In software you have for example a sequence packet passed forwards between each part of the code. One part is a counter, and one a set of 'I am OK' flags. The supervisor program has to see both the flags going true, and the counter advancing by the correct amount, to accept that the sub components are all working as expected. The flags are like the old 'semaphore' railway signalling, with a train not being allowed to proceed unless it had the semaphore in it's hand, while the counter is rather like the 'distance behind' measure in the railway. Again if the counter does not advance as expected, or the required semaphores don't change, the supervisor code has to switch to fail in a safe manner (stopping the train...). The supervisor can be a program in the main chip, or a separate chip itself, and again the hardware should be built so a signal stopping 'fails' to a automatically safe condition.

A watchdog restart can be used by the supervisor as a way of restarting a particular piece of hardware, but there has to be safe operation if this occurs.

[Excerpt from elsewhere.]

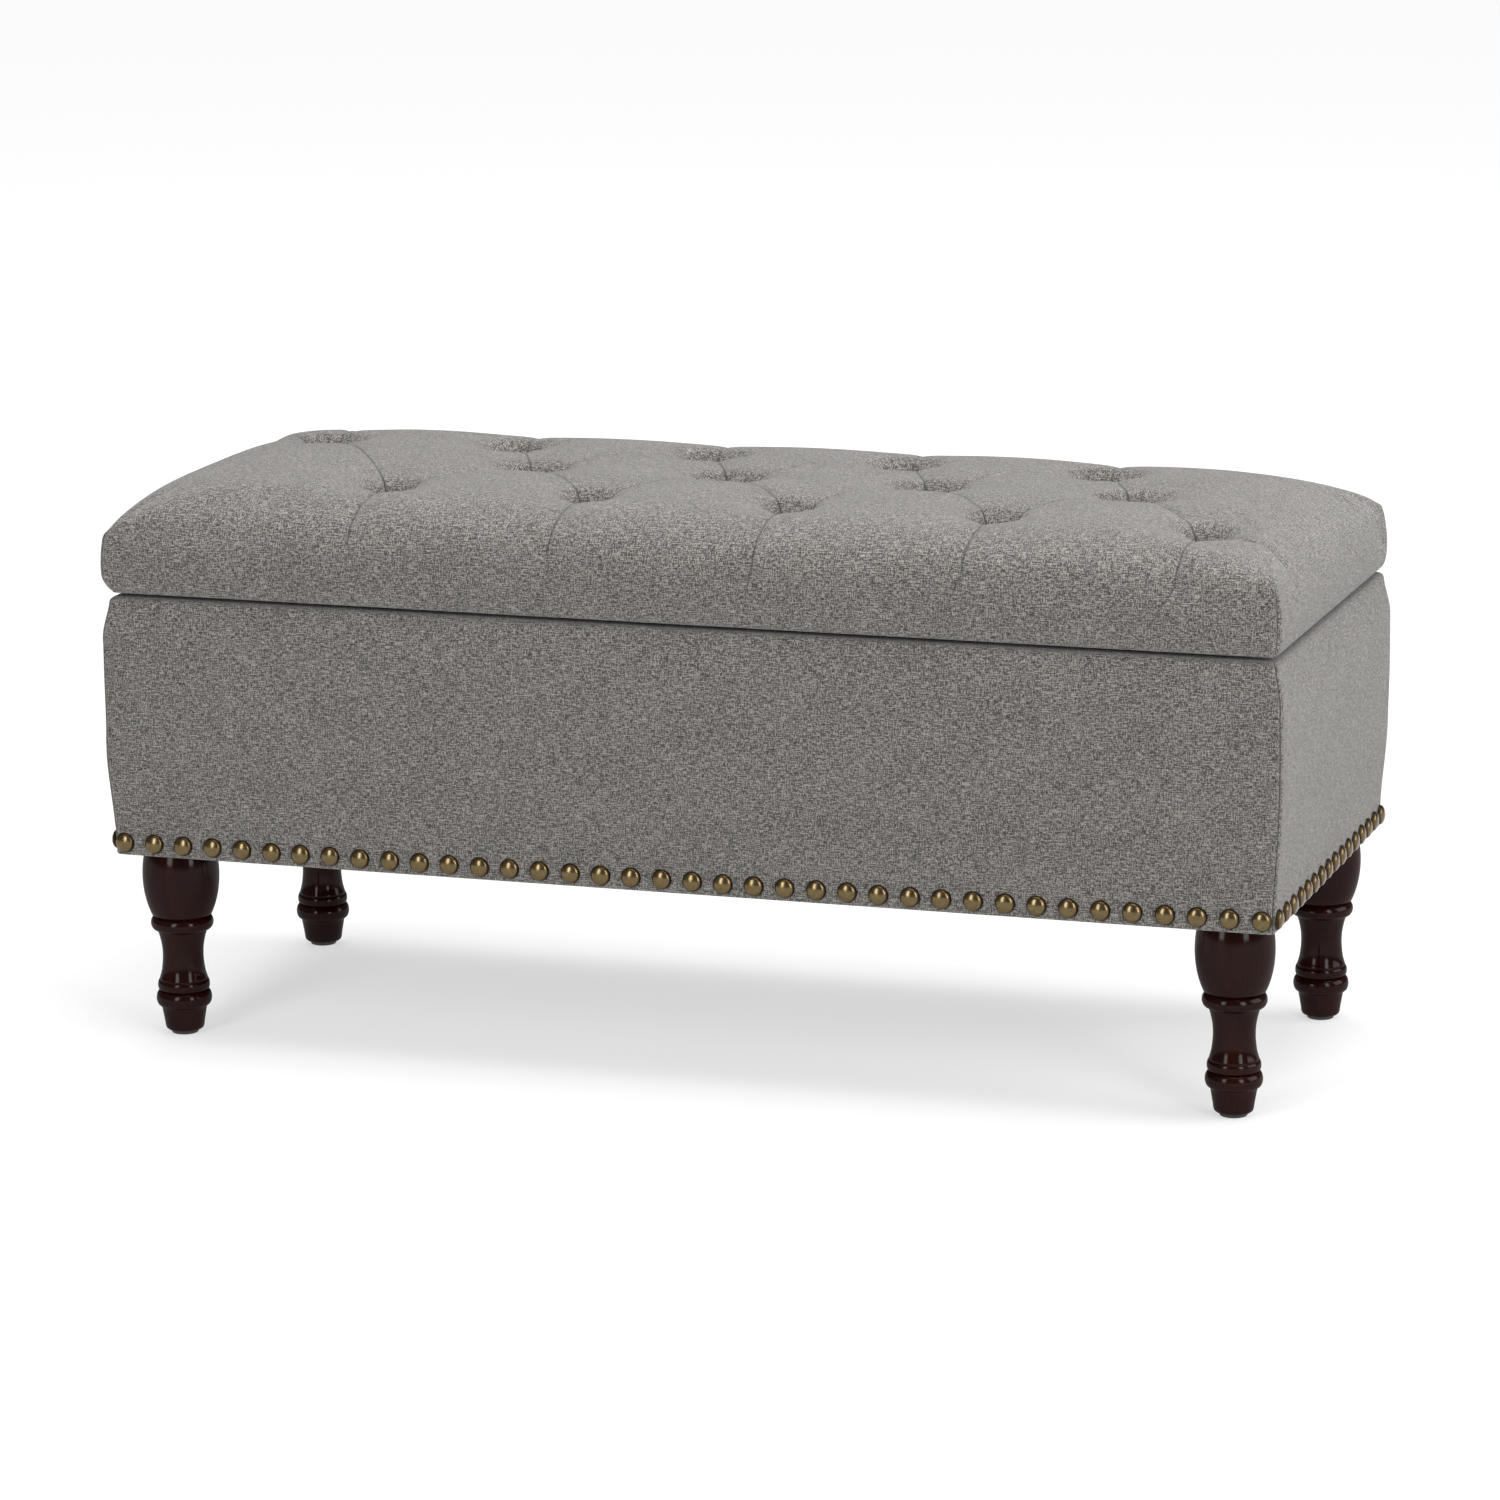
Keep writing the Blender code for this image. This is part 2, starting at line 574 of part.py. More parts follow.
def make_stay(side_name, side):
    """Layers run from the side wall inwards: wall plate, lower arm, upper arm, lid bracket."""
    plate_0 = ROOM_X - LINING - GAP
    plate_1 = plate_0 - STAY_PLATE
    lower_0 = plate_1 - GAP
    lower_1 = lower_0 - STAY_ARM
    upper_0 = lower_1 - GAP
    upper_1 = upper_0 - STAY_ARM
    bracket_0 = upper_1 - GAP
    bracket_1 = bracket_0 - STAY_PLATE
    head = 0.0018

    y, z = WALL_PIVOT
    near, far = sorted((side * plate_0, side * plate_1))
    plate_name = "stay_wall_plate_" + side_name
    plate = block(plate_name, (near, y - 0.015, z - 0.022), (far, y + 0.0145, z + 0.022), DARK_STEEL)
    middle = side * (plate_0 + plate_1) / 2
    ends = [side * value for value in (upper_0, upper_0 - head)]
    add_rivet(plate, plate_name, WALL_PIVOT, middle, *ends)

    lower_name = "stay_lower_arm_" + side_name
    layer = (side * lower_0, side * lower_1)
    origin = (sum(layer) / 2, *WALL_PIVOT)
    arm_ends = [WALL_PIVOT, ELBOW]
    lower = bar(lower_name, origin, arm_ends, layer, STAY_ARM_RADIUS, DARK_STEEL)
    drill(lower, lower_name + "_hole", WALL_PIVOT, layer)
    ends = [side * value for value in (bracket_0, bracket_0 - head)]
    add_rivet(lower, lower_name, ELBOW, sum(layer) / 2, *ends)

    upper_name = "stay_upper_arm_" + side_name
    layer = (side * upper_0, side * upper_1)
    origin = (sum(layer) / 2, *LID_PIVOT)
    upper = bar(upper_name, origin, [LID_PIVOT, ELBOW], layer, STAY_ARM_RADIUS, DARK_STEEL)
    drill(upper, upper_name + "_elbow_hole", ELBOW, layer)
    drill(upper, upper_name + "_lid_hole", LID_PIVOT, layer)

    bracket_name = "stay_lid_bracket_" + side_name
    y, z = LID_PIVOT
    top = LID_BOTTOM - GAP
    near, far = sorted((side * bracket_0, side * bracket_1))
    low, high = (near, y - 0.013, z - 0.008), (far, y + 0.013, top)
    bracket = block(bracket_name, low, high, DARK_STEEL)
    near, far = sorted((side * bracket_0, side * (bracket_0 - 0.020)))
    low, high = (near, y - 0.013, top - STAY_PLATE), (far, y + 0.013, top)
    foot = block(bracket_name + "_foot", low, high, None, CUTTERS)
    combine(bracket, foot, "UNION")
    middle = side * (bracket_0 + bracket_1) / 2
    ends = [side * value for value in (lower_1, lower_1 + head)]
    add_rivet(bracket, bracket_name, LID_PIVOT, middle, *ends)
    hang_on_lid(bracket)


# ---------------------------------------------------------------- whole bench


def make_bench():
    floor_panel = make_panels()
    dust_cover = make_dust_cover()
    hole_low, hole_high = BOX_BOTTOM - 0.001, BOLT_TOP + 0.0015
    for corner, (side_x, side_y) in CORNERS.items():
        center = (side_x * LEG_X, side_y * LEG_Y, (hole_low + hole_high) / 2)
        depth = hole_high - hole_low
        hole = rod("bolt_hole_" + corner, center, BOLT_HOLE_RADIUS, depth, "Z", segments=10)
        combine(floor_panel, hole, "DIFFERENCE")
        combine(dust_cover, hole, "DIFFERENCE")
        make_corner_post(corner, side_x, side_y, hole)
        make_leg(corner, side_x, side_y)
    make_body_cover()
    make_storage_lining()
    make_nails()
    make_lid()
    for side_name, side in (("left", -1), ("right", 1)):
        make_hinge(side_name, side)
        make_stay(side_name, side)


make_bench()
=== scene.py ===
from math import atan2, cos, exp, hypot, pi, radians, sin, sqrt
from random import Random

import bmesh
import bpy
from mathutils import Matrix, Vector, noise


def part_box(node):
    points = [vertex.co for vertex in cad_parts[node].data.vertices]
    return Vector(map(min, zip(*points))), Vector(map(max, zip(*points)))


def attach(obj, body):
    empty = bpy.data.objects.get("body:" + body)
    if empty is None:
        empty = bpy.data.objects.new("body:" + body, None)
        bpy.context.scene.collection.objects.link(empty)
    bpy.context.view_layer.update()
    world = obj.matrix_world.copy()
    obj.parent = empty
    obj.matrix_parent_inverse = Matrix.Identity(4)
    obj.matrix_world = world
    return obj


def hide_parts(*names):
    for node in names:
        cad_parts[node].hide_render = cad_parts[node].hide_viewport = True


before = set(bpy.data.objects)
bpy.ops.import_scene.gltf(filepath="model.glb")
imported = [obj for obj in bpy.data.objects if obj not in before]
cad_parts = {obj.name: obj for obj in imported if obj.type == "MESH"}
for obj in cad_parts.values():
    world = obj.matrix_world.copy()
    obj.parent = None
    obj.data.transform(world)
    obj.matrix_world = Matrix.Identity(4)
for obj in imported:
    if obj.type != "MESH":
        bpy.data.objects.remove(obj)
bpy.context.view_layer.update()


# Studio: a white sweep under the bench that glows as painted light, dim near the bench and
# brighter further out, a broad ceiling softbox, one large softbox to the right, and two tall strips
# in front that leave the paired glints on the nails and legs.
# The camera stands to the right of the middle, a little above the lid.
CAMERA_PLACE = Vector((1.5658, -4.8180, 1.3678))
CAMERA_AZIMUTH, CAMERA_ELEVATION, CAMERA_ROLL = radians(18.02), radians(12.55), radians(-0.45)
CAMERA_LENS, SENSOR = 147.2, 36.0
WORLD_STRENGTH = 0.25
SWEEP_NEAR, SWEEP_FAR = 1.1, 3.2  # the sweep glows more from one to the other of these distances
SWEEP_DIM, SWEEP_BRIGHT, SWEEP_GREY = 0.58, 0.86, 0.36
SOFTBOXES = (  # name, place, aim, width, height, watts
    ("ceiling_softbox", (0.05, 0.25, 3.2), (0, 0.1, 0.3), 3.4, 2.4, 152),
    ("right_softbox", (3.6, 0.5, 1.6), (0.3, 0, 0.3), 2.6, 2.4, 86),
    ("front_left_softbox", (-0.88, -2.72, 1.30), (0, 0, 0.3), 0.75, 2.10, 44),
    ("front_right_softbox", (2.32, -2.02, 1.30), (0, 0, 0.3), 0.75, 2.10, 44),
)


class Shade:
    """A shader socket: arithmetic on it adds Math nodes, and add() puts in any other node."""

    def __init__(self, tree, socket=None):
        self.tree, self.socket = tree, socket

    def add(self, kind, settings=None, sockets=None, output=0):
        node = self.tree.nodes.new("ShaderNode" + kind)
        for name, value in (settings or {}).items():
            if name == "stops":
                ramp = node.color_ramp.elements
                while len(ramp) < len(value):
                    ramp.new(1.0)
                for element, (position, color) in zip(ramp, value):
                    element.position, element.color = position, color
            else:
                setattr(node, name, value)
        for name, value in (sockets or {}).items():
            if isinstance(value, Shade):
                self.tree.links.new(value.socket, node.inputs[name])
            else:
                node.inputs[name].default_value = value
        return Shade(self.tree, node.outputs[output])

    def math(self, operation, *values):
        return self.add("Math", {"operation": operation}, dict(enumerate(values)))

    def __add__(self, other):
        return self.math("ADD", self, other)

    def __sub__(self, other):
        return self.math("SUBTRACT", self, other)

    def __rsub__(self, other):
        return self.math("SUBTRACT", other, self)

    def __mul__(self, other):
        return self.math("MULTIPLY", self, other)

    def __truediv__(self, other):
        return self.math("DIVIDE", self, other)

    def __gt__(self, other):
        return self.math("GREATER_THAN", self, other)

    def __abs__(self):
        return self.math("ABSOLUTE", self)

    __radd__, __rmul__ = __add__, __mul__

    def clipped(self):
        """The value kept between 0 and 1."""
        return self.math("MINIMUM", self.math("MAXIMUM", self, 0.0), 1.0)

    def mix(self, low, high):
        """low where this is 0 and high where it is 1, for colours."""
        return self.add("Mix", {"data_type": "RGBA"}, {0: self, 6: low, 7: high}, output=2)

    def place(self):
        """The three coordinates of a point of the piece."""
        point = self.add("TexCoord", output=3)
        return [self.add("SeparateXYZ", None, {0: point}, output=k) for k in range(3)]

    def streaks(self, along, across, length, width, seed, detail=1.0):
        """Noise drawn out along one direction, about 0.5 everywhere."""
        where = self.add("CombineXYZ", None, {0: along / length, 1: across / width, 2: seed})
        return self.add("TexNoise", None, {"Vector": where, "Scale": 1.0, "Detail": detail})

    def stored(self, name):
        """A number kept at each point of the mesh."""
        return self.add("Attribute", {"attribute_name": name}, output=2)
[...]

Remember though in some types of system 'stopping' may not be the safe condition. So the hardware needs to be designed to take the system to perhaps a 'reduced' operating mode, rather than a stop in these circumstances. Possibly even a complete alternative reduced system.

You need to draw a big diagram, with 'what must happen', and 'what is going to ensure this'. This must include 'what happens if each part fails'.
You may need to consider 'lateral' ways of giving safety. For instance, if the laser stays on, could you have a system that after a few seconds starts a bright xenon strobe?. This ensures that people automatically 'look away'.

If a device physically 'must always be safe', you may well need to be using a processor that is 'certifiably safe' (look for COTS). This may well rule out your current design....

[wangine]

[gaugeguy]

C O T S
Commercial Off The Shelf

https://en.wikipedia.org/wiki/Commercial_off-the-shelf

[Ttelmah]

Particularly COTS safe & secure.
Stuff that is certified for safe applications.